Theorem. If positive function u \in L_{loc}^\frac{2n}{n-\alpha}(\mathbb R^n) solves the equation, then u \in C^\infty(\mathbb R^n).

In the process of proving the result, we need the following result

Proposition.

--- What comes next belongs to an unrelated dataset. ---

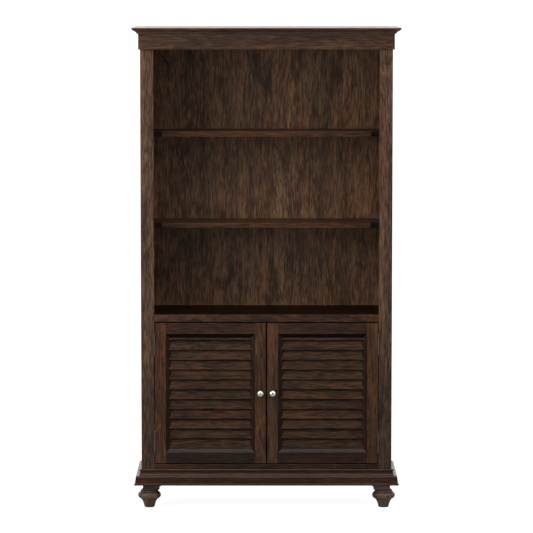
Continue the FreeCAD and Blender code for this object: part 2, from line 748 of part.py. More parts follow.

Let V \in L^\frac{n}{\alpha}(B_3) be a non-negative function and set

\displaystyle \delta(V)=\|V\|_{L^\frac{n}{\alpha}(B_3)}.

For \nu >r>\frac{n}{n-\alpha}, there exist positive constants \overline \delta<1 and C \geqslant 1 depending only on n, \alpha, r and \nu such that for any 0 \leqslant V \in L^\frac{n}{\alpha}(B_3) with \delta(V) \leqslant \overline \delta, h \in L^\nu(B_2) and 0 \leqslant u \in L^r(B_3) satisfying

\displaystyle u(x) \leqslant \int_{{B_3}} {\frac{{V(y)u(y)}}{{{{\left| {x - y} \right|}^{n - \alpha }}}}dy} + h(x), \quad x \in {B_2}

we have

\displaystyle {\left\| u \right\|_{{L^\nu }({B_{1/2}})}} \leqslant C\left( {{{\left\| u \right\|}_{{L^r}({B_3})}} + {{\left\| h \right\|}_{{L^\nu }({B_2})}}} \right).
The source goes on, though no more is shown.